Hamamoto: What kind of person will be needed in the years ahead?

Hiramatsu: Someone who clearly understands what they want to do and can communicate that to others. I work under my own name — "Hazuki Hiramatsu" — not under a company brand. People who can put up their own sign and connect with others around it are the ones who'll fit this era.

Ito: Being able to say "this is what I want to do" and "this is what I can offer" is increasingly what matters. There's no single standard answer anymore. It's about individual character. Cultivate what only you can do — the things you care about, the things you enjoy. Even if you fail at first, keep going. Eventually that becomes a strength no one else has.

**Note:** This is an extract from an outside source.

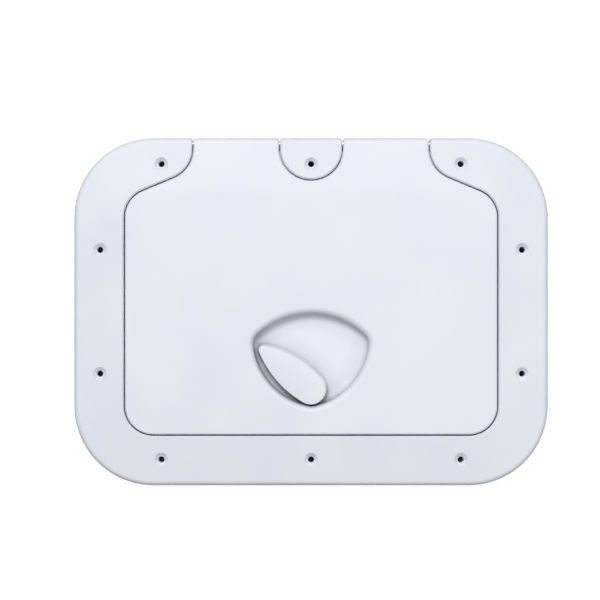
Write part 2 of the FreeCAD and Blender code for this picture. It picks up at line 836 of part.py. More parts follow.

Hamamoto: Thank you both for a remarkable conversation. To everyone who attended — I hope you're leaving with at least one thing that will serve you as you build your own path forward.

Hiramatsu: Thank you for being here. If anything today gave you a spark, I'm glad. Before you leave, find one thing to take with you. And if you have questions, please come talk to us — we're happy to continue the conversation.

Ito: You don't need to aim for something huge. Take care of what you value, what you love, and keep at it — even if you feel uncertain. One day you'll look back and realize it became something irreplaceable. When your path forks, have the courage to choose the wilder option. I'm cheering for you.